Chase goes for the jugular
The offer is massive. 150,000 points. That is double the standard rate. JPMorgan is hunting for whales. Today, Yahoo Finance confirmed that the Chase Sapphire Reserve has launched a limited-time welcome offer requiring a $6,000 spend within three months. This is not a gift. It is a calculated move to lock in high-net-worth liquidity during a period of extreme market volatility. The bank is paying roughly $2,250 in travel value to acquire a single customer. This suggests a desperate scramble for the top tier of the American consumer base.
The timing is deliberate. Consumer credit quality is bifurcating. While subprime borrowers are hitting a wall, the affluent remain resilient. Chase is pivoting away from the masses. They want the spenders who treat a $6,000 quarterly hurdle as a rounding error. By capturing these users now, they secure a reliable stream of interchange fees. These fees are the lifeblood of the credit unit. They provide a buffer against the rising cost of capital.

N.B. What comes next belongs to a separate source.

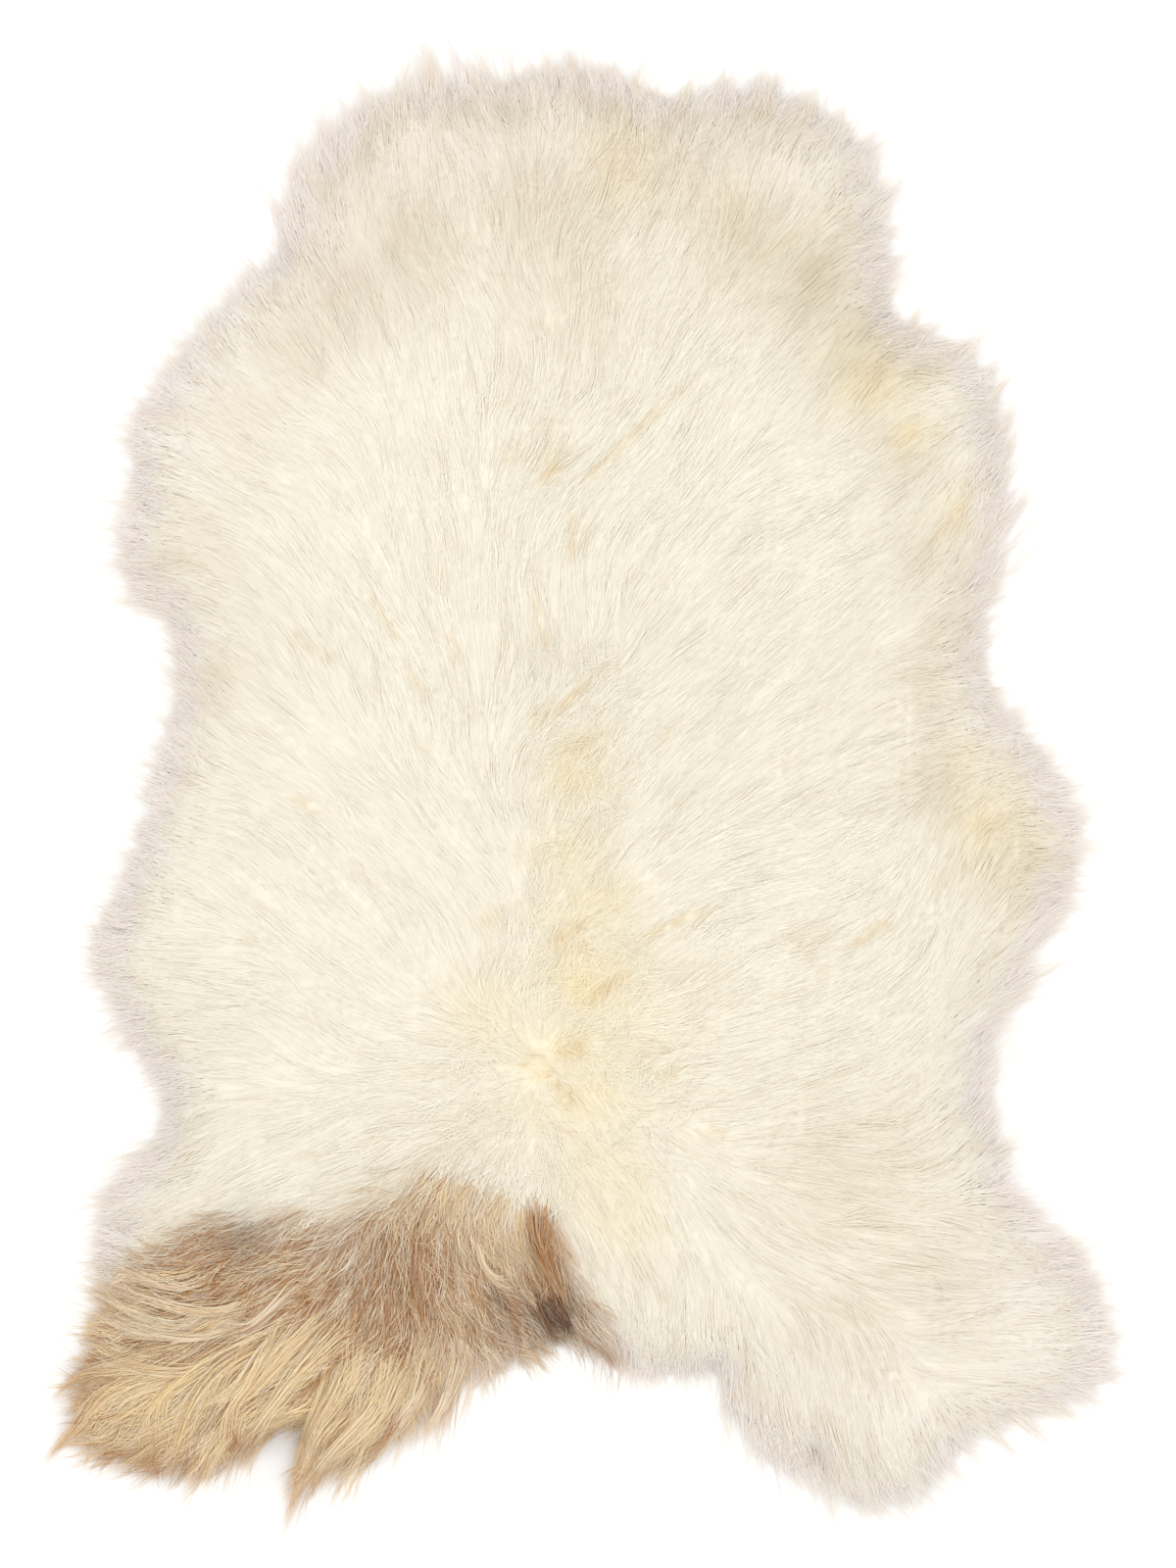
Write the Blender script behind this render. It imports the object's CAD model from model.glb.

The Customer Lifetime Value Trap
Banks do not lose money on these deals. They play the long game. A 150,000-point bounty is a loss leader. Once a user integrates into the Ultimate Rewards ecosystem, the switching costs become psychological. Transfer partners and travel portals create a walled garden. The bank bets that the average user will keep the card for at least five years. At a $550 annual fee, the math starts to favor the house by year three. This ignores the interest income from those who fail to pay their balances in full.
Current data suggests that the premium segment is crowded. American Express has been aggressive with its Platinum card refreshes. Capital One is still pushing the Venture X. Chase is using its balance sheet as a weapon. They are willing to take a front-end hit to starve their competitors of high-quality applications. According to the latest Reuters reporting on consumer credit trends, the competition for ‘transactors’—those who pay in full—has never been more expensive for lenders.
Visualizing the Acquisition Cost Surge
The following chart illustrates the aggressive escalation in welcome offers relative to the prevailing interest rate environment. As the Fed holds rates steady, the cost of funding these points increases, yet Chase is doubling down.
The Mechanics of Point Devaluation
Inflation is not just for groceries. It exists in the points economy. When a bank issues 150,000 points to hundreds of thousands of new users, the total supply of points explodes. This creates a liability on the bank’s balance sheet. To manage this, they eventually tighten the redemption ratios. We have seen this before. Hyatt categories shift. Airline transfer ratios weaken. The 150,000 points you earn today will likely buy 20 percent less travel in two years. This is the hidden tax of the credit card wars.
Investors should look at the JPMorgan Chase SEC filings for the upcoming quarter. The marketing spend will be astronomical. The question is whether the quality of these new accounts justifies the burn. In a high-rate environment, the margin for error is thin. If the economy cools faster than expected, these high-limit cards become a liability. A $6,000 spend requirement encourages consumption. In a downturn, that consumption turns into bad debt.
The Premium Card Landscape Comparison
The market is currently saturated with high-fee, high-reward products. The table below compares the current top-tier offerings as of May 1.
| Card Name | Welcome Offer | Spend Requirement | Annual Fee |
|---|---|---|---|
| Chase Sapphire Reserve | 150,000 Points | $6,000 | $550 |
| Amex Platinum | 125,000 Points | $8,000 | $695 |
| Capital One Venture X | 75,000 Miles | $4,000 | $395 |
Chase is clearly undercutting the competition on the value-to-spend ratio. They are offering more points for less spend than American Express. This is a direct attack on the Amex stronghold. The battle for the wallet has moved from the airport lounge to the balance sheet. Chase is betting that their ecosystem is stickier than the prestige of a metal card from a competitor.
Watch the credit card delinquency rates for the second quarter. If the 30-day past-due numbers tick up, expect this 150,000-point offer to vanish as quickly as it appeared. The window for aggressive acquisition is closing. JPMorgan is trying to jump through it before the cycle turns. The next data point to monitor will be the June consumer credit report from the Federal Reserve. It will reveal if the American consumer is finally tapped out or if they are just getting started with their next round of subsidized travel.